= DIRECTIONS FOR THIS TASK =
Lines containing the word "that" are the ones to copy from the records below.

########################################

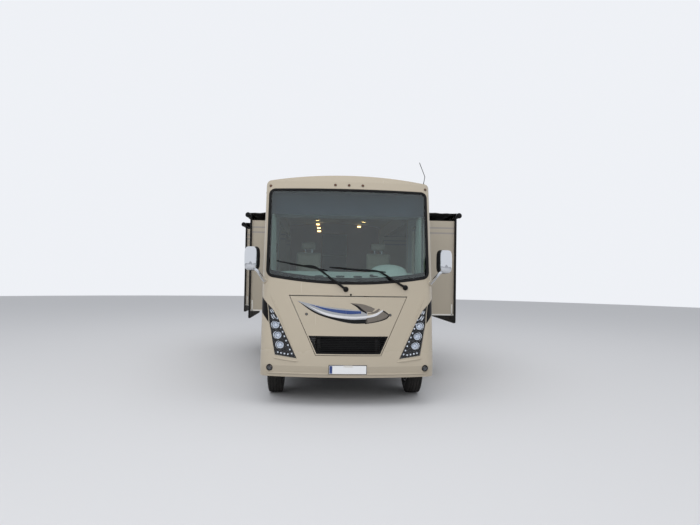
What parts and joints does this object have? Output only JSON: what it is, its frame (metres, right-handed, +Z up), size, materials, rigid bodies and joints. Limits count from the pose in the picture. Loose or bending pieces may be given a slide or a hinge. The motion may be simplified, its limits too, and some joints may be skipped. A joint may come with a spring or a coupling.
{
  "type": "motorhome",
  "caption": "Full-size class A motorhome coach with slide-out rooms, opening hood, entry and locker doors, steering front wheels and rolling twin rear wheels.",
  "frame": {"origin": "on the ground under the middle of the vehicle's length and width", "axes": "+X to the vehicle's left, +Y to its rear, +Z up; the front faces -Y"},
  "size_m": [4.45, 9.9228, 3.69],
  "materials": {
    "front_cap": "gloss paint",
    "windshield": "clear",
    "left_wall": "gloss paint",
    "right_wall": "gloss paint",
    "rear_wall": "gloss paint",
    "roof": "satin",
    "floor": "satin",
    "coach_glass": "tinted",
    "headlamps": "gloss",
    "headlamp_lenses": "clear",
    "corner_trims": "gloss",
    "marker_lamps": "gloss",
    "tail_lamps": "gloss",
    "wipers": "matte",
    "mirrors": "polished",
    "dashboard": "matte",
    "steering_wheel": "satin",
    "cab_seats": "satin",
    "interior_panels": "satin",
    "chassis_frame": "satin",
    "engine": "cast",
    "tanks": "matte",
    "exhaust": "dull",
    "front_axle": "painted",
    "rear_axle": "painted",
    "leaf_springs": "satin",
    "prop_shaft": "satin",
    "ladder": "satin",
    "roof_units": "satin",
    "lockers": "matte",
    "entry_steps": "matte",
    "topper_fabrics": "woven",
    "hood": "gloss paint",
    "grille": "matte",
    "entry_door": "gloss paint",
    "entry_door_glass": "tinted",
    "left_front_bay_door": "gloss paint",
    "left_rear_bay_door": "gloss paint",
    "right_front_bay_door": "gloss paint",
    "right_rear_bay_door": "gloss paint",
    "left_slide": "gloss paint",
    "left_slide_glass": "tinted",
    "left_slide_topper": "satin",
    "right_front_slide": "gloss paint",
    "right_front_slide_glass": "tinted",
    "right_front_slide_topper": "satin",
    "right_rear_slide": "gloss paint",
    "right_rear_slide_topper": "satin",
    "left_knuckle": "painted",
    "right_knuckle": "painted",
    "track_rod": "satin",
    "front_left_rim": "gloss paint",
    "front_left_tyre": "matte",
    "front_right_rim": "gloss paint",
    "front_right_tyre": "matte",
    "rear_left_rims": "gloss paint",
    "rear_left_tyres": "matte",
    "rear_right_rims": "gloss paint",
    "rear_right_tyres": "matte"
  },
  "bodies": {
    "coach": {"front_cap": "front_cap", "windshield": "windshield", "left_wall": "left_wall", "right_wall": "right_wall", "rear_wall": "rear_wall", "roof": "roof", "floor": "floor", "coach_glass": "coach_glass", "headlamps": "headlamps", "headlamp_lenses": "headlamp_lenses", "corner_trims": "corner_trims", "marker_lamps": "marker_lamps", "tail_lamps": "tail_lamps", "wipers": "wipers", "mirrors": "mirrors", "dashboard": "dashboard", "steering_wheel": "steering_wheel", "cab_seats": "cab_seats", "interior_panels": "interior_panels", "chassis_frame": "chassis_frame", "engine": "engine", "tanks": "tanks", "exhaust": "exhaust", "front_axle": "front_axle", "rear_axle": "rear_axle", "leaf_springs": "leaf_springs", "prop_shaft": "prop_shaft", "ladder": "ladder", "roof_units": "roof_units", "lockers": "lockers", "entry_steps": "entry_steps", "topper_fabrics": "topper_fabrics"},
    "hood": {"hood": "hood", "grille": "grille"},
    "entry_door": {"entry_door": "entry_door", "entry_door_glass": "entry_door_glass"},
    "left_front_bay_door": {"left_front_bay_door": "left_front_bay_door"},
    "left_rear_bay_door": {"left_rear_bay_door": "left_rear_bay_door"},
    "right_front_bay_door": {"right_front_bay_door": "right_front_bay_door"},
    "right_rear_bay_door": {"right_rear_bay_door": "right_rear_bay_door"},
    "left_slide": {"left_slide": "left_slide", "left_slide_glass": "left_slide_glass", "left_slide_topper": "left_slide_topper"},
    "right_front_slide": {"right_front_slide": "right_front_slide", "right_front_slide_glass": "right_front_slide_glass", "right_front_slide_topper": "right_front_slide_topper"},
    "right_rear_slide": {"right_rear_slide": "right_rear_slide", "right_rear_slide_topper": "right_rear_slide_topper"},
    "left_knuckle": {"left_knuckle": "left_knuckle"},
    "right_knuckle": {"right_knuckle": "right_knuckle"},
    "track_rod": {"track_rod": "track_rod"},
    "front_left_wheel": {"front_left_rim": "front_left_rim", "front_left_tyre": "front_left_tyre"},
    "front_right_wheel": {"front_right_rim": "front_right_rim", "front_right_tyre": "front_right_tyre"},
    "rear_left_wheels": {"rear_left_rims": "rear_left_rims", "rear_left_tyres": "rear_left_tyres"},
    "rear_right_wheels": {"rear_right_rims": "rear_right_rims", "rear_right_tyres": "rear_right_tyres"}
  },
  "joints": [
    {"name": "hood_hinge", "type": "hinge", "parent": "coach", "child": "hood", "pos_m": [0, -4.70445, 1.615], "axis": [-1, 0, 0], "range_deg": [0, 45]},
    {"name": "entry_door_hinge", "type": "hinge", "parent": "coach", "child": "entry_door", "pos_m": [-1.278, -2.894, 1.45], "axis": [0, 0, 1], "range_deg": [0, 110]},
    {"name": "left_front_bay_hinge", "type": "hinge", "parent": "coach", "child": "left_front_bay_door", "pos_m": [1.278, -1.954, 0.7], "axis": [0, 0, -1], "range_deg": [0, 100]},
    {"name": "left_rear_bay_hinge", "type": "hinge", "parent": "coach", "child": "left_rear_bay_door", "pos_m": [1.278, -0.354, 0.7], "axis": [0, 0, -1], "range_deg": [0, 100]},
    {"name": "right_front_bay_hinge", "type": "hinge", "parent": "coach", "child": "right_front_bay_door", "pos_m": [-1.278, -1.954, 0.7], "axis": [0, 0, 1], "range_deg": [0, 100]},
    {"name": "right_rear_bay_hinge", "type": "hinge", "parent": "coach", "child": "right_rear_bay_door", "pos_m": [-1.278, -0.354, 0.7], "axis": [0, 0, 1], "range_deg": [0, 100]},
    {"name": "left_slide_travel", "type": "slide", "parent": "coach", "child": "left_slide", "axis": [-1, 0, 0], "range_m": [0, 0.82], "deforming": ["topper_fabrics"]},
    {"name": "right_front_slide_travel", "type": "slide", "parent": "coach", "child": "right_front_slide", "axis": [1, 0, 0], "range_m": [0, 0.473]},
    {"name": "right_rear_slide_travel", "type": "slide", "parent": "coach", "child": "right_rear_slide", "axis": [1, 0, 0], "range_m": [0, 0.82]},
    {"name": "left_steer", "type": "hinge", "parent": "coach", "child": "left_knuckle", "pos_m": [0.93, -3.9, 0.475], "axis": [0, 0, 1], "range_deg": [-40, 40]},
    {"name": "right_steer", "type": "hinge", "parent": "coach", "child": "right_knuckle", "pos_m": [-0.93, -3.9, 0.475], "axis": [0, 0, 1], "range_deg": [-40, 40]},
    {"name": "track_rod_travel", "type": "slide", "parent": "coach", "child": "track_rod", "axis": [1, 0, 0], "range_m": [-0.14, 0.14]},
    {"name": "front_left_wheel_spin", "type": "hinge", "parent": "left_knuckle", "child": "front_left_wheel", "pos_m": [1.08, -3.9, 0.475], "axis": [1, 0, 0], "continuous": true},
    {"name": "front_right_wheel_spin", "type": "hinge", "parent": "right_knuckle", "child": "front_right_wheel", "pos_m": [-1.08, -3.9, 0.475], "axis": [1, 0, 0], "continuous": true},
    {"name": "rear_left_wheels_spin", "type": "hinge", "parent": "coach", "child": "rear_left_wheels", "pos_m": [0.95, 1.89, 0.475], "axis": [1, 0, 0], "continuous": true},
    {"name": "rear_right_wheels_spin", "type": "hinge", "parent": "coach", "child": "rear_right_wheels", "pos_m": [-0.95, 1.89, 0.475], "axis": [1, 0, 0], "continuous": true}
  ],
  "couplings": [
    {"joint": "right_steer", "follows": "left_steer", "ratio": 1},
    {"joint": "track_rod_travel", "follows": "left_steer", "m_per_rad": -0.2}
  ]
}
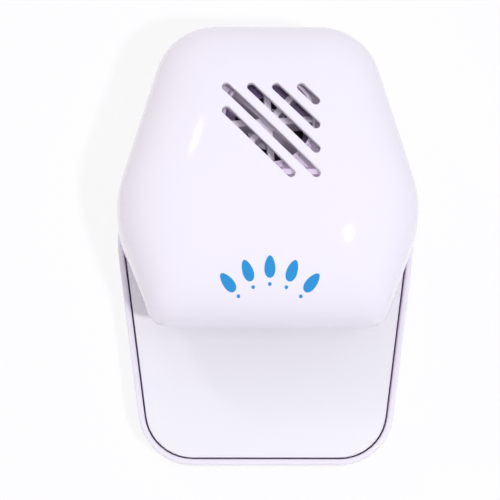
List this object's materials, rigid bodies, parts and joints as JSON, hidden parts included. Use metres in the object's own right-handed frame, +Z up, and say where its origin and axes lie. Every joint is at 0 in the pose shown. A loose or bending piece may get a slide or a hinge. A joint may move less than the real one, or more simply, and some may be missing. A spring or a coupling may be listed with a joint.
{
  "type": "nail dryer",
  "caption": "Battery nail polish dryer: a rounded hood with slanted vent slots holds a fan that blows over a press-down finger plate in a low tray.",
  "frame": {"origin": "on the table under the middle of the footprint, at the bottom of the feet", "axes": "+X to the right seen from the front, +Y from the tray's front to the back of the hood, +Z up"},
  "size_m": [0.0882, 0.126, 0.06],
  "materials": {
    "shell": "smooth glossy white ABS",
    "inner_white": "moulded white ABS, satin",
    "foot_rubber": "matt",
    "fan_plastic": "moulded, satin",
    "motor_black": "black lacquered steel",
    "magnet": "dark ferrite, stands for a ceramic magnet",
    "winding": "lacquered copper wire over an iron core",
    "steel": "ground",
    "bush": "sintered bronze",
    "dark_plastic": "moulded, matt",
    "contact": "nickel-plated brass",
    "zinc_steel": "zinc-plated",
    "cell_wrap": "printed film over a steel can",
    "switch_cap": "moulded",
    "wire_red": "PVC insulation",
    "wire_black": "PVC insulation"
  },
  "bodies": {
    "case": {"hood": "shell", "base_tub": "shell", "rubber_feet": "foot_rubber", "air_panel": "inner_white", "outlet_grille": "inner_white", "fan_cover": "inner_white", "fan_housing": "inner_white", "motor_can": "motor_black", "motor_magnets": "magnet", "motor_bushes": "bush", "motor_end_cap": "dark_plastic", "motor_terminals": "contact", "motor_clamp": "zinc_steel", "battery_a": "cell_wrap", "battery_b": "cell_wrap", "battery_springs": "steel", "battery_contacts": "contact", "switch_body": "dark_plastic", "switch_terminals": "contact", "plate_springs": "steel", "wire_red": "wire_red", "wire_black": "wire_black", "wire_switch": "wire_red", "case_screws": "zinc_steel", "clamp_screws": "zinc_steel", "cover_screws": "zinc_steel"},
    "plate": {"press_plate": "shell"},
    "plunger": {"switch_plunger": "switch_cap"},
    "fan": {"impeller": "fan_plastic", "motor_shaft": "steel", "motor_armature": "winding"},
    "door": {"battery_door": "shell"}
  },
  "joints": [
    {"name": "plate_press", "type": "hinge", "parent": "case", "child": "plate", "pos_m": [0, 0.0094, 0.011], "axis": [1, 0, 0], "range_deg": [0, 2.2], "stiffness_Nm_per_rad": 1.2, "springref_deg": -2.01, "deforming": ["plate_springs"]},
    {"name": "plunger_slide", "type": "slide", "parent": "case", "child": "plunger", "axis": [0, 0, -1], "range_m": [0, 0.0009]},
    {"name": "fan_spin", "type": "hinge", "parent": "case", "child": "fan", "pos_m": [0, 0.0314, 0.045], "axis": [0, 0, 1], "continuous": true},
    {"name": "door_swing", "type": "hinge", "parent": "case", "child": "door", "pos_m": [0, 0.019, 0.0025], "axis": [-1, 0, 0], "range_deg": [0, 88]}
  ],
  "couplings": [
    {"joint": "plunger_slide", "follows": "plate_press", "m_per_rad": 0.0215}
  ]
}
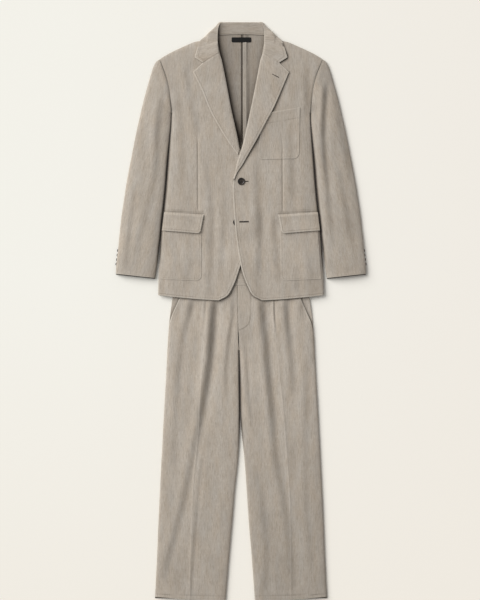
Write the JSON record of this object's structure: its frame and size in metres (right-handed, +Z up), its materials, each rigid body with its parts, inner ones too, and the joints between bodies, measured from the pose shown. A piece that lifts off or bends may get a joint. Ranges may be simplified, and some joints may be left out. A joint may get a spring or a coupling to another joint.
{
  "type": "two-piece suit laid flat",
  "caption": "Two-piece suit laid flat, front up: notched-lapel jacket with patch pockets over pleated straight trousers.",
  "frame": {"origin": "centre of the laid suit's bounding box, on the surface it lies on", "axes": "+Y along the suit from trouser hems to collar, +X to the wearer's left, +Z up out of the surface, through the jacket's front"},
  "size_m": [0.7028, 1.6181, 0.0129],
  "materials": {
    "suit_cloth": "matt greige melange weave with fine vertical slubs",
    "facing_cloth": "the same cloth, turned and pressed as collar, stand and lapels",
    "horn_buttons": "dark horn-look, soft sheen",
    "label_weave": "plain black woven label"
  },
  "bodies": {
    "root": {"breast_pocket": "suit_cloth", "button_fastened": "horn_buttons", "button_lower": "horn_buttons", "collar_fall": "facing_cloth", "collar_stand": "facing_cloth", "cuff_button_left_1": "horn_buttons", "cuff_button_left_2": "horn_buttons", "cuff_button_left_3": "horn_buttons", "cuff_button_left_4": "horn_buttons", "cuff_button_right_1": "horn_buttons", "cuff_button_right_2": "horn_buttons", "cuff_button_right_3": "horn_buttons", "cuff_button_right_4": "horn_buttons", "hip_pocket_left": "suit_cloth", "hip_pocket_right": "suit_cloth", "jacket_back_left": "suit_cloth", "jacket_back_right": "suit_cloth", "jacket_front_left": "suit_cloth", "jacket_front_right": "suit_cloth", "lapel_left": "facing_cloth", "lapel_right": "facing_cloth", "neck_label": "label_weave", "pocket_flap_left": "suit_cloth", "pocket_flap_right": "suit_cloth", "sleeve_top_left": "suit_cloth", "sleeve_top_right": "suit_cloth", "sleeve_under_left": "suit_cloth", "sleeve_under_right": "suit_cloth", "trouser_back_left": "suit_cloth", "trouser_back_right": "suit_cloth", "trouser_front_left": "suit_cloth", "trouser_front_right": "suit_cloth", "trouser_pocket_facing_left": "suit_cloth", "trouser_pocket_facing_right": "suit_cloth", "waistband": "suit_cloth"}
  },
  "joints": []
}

########################################

= ANSWER TO THIS EXERCISE =
  "caption": "Battery nail polish dryer: a rounded hood with slanted vent slots holds a fan that blows over a press-down finger plate in a low tray.",
Write the JSON record of this object's structure: its frame and size in metres (right-handed, +Z up), its materials, each rigid body with its parts, inner ones too, and the joints between bodies, measured from the pose shown. A piece that lifts off or bends may get a joint. Ranges may be simplified, and some joints may be left out. A joint may get a spring or a coupling to another joint.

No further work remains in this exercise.